Provided data:
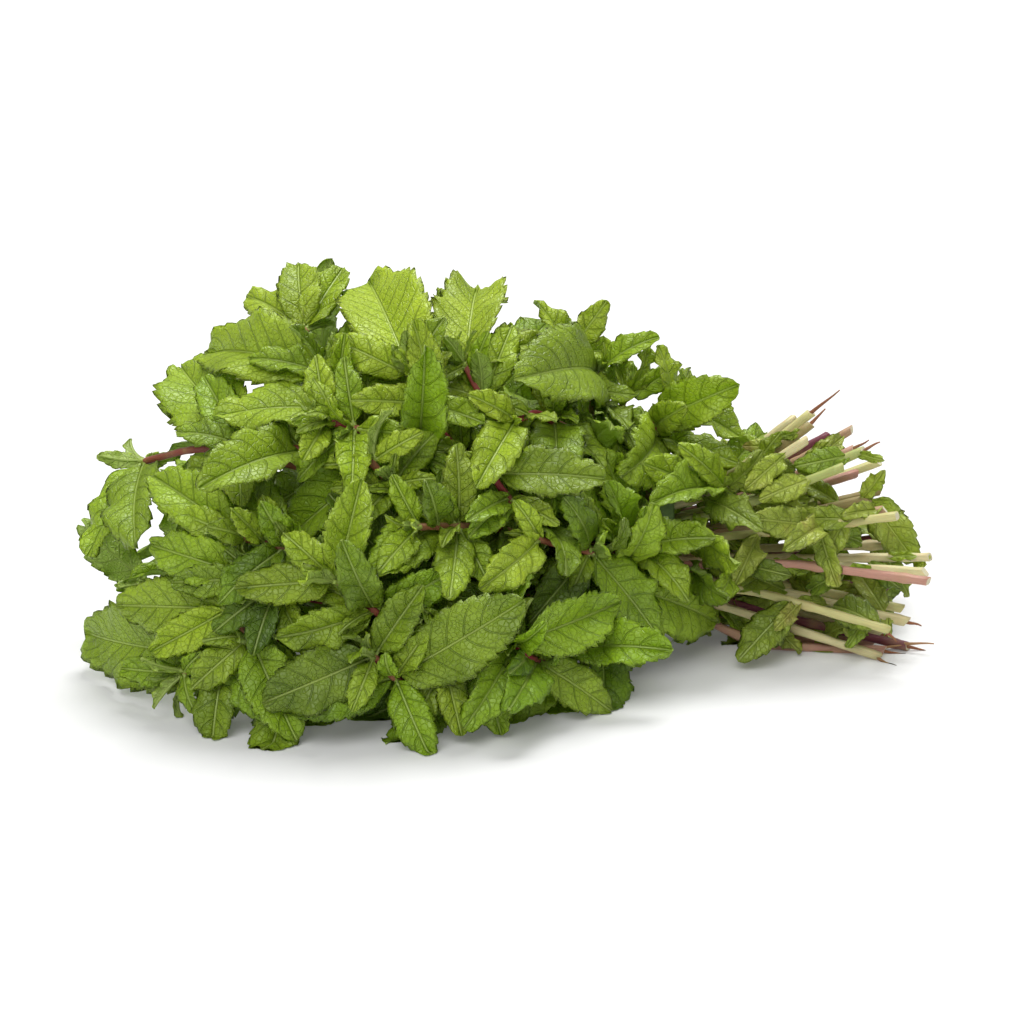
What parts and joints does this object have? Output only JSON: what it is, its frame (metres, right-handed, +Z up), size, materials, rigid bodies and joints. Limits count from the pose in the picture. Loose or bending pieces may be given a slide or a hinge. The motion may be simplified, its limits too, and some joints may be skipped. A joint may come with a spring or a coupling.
{
  "type": "bunch of mint sprigs",
  "caption": "Fresh cut mint bunch lying on its side: leafy square-stemmed sprigs in a low heap, held by one band, with the bare cut ends fanning out.",
  "frame": {"origin": "centre of the bunch's footprint box, on the surface it lies on", "axes": "+X along the bunch towards the cut stem ends, +Y towards the side hidden in the picture, +Z up"},
  "size_m": [0.2794, 0.2086, 0.126],
  "materials": {
    "mint_sprig": "satin quilted leaf with toothed edge, thin enough for light to shine through",
    "band_rubber": "matte green rubber"
  },
  "bodies": {
    "root": {"sprig_01": "mint_sprig", "sprig_02": "mint_sprig", "sprig_03": "mint_sprig", "sprig_04": "mint_sprig", "sprig_05": "mint_sprig", "sprig_06": "mint_sprig", "sprig_07": "mint_sprig", "sprig_08": "mint_sprig", "sprig_09": "mint_sprig", "sprig_10": "mint_sprig", "sprig_11": "mint_sprig", "sprig_12": "mint_sprig", "sprig_13": "mint_sprig", "sprig_14": "mint_sprig", "sprig_15": "mint_sprig", "sprig_16": "mint_sprig", "sprig_17": "mint_sprig", "sprig_18": "mint_sprig", "sprig_19": "mint_sprig", "sprig_20": "mint_sprig", "sprig_21": "mint_sprig", "sprig_22": "mint_sprig", "sprig_23": "mint_sprig", "sprig_24": "mint_sprig", "sprig_25": "mint_sprig", "sprig_26": "mint_sprig", "sprig_27": "mint_sprig", "sprig_28": "mint_sprig", "sprig_29": "mint_sprig", "sprig_30": "mint_sprig", "sprig_31": "mint_sprig", "sprig_32": "mint_sprig", "sprig_33": "mint_sprig", "sprig_34": "mint_sprig", "sprig_35": "mint_sprig", "sprig_36": "mint_sprig", "sprig_37": "mint_sprig", "band": "band_rubber"}
  },
  "joints": []
}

Goal of the exercise:
Make an exact copy of the material above.

Exercise answer:
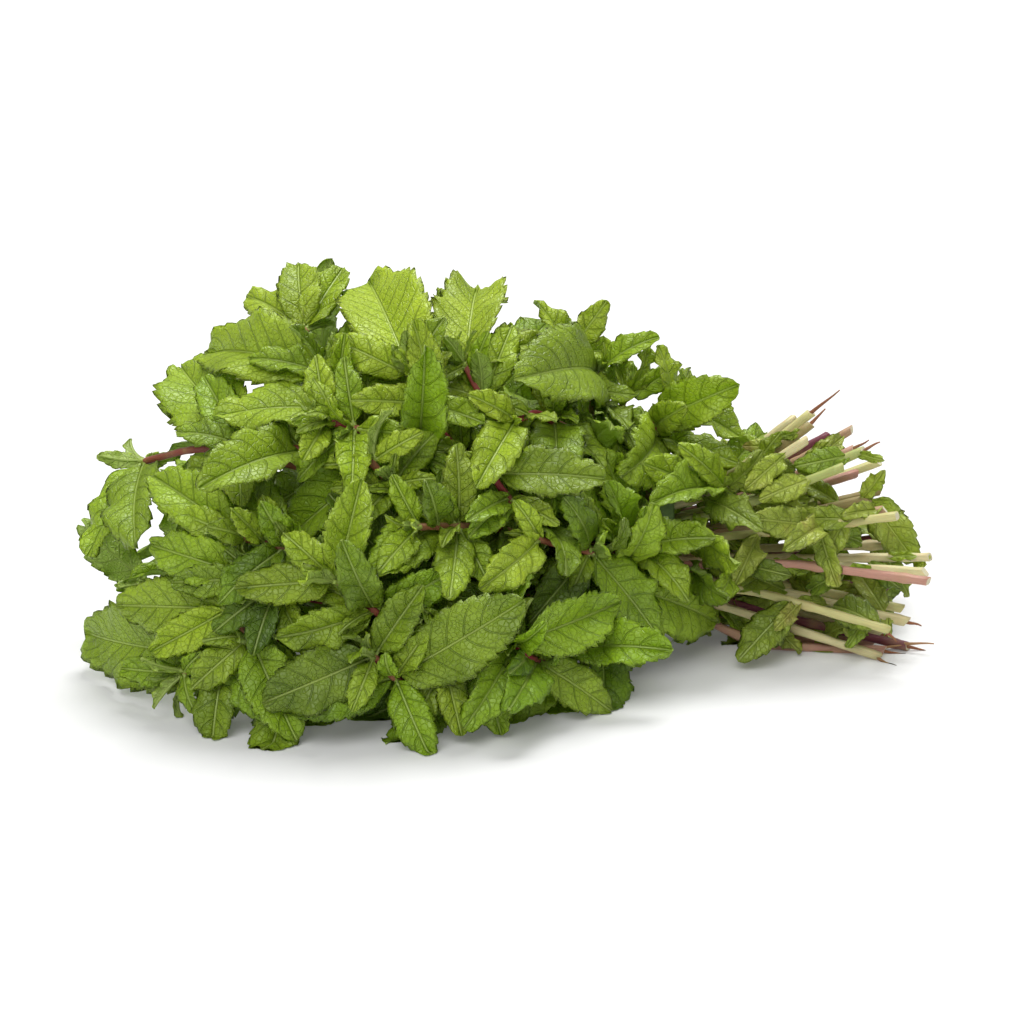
What parts and joints does this object have? Output only JSON: what it is, its frame (metres, right-handed, +Z up), size, materials, rigid bodies and joints. Limits count from the pose in the picture. Loose or bending pieces may be given a slide or a hinge. The motion may be simplified, its limits too, and some joints may be skipped. A joint may come with a spring or a coupling.
{
  "type": "bunch of mint sprigs",
  "caption": "Fresh cut mint bunch lying on its side: leafy square-stemmed sprigs in a low heap, held by one band, with the bare cut ends fanning out.",
  "frame": {"origin": "centre of the bunch's footprint box, on the surface it lies on", "axes": "+X along the bunch towards the cut stem ends, +Y towards the side hidden in the picture, +Z up"},
  "size_m": [0.2794, 0.2086, 0.126],
  "materials": {
    "mint_sprig": "satin quilted leaf with toothed edge, thin enough for light to shine through",
    "band_rubber": "matte green rubber"
  },
  "bodies": {
    "root": {"sprig_01": "mint_sprig", "sprig_02": "mint_sprig", "sprig_03": "mint_sprig", "sprig_04": "mint_sprig", "sprig_05": "mint_sprig", "sprig_06": "mint_sprig", "sprig_07": "mint_sprig", "sprig_08": "mint_sprig", "sprig_09": "mint_sprig", "sprig_10": "mint_sprig", "sprig_11": "mint_sprig", "sprig_12": "mint_sprig", "sprig_13": "mint_sprig", "sprig_14": "mint_sprig", "sprig_15": "mint_sprig", "sprig_16": "mint_sprig", "sprig_17": "mint_sprig", "sprig_18": "mint_sprig", "sprig_19": "mint_sprig", "sprig_20": "mint_sprig", "sprig_21": "mint_sprig", "sprig_22": "mint_sprig", "sprig_23": "mint_sprig", "sprig_24": "mint_sprig", "sprig_25": "mint_sprig", "sprig_26": "mint_sprig", "sprig_27": "mint_sprig", "sprig_28": "mint_sprig", "sprig_29": "mint_sprig", "sprig_30": "mint_sprig", "sprig_31": "mint_sprig", "sprig_32": "mint_sprig", "sprig_33": "mint_sprig", "sprig_34": "mint_sprig", "sprig_35": "mint_sprig", "sprig_36": "mint_sprig", "sprig_37": "mint_sprig", "band": "band_rubber"}
  },
  "joints": []
}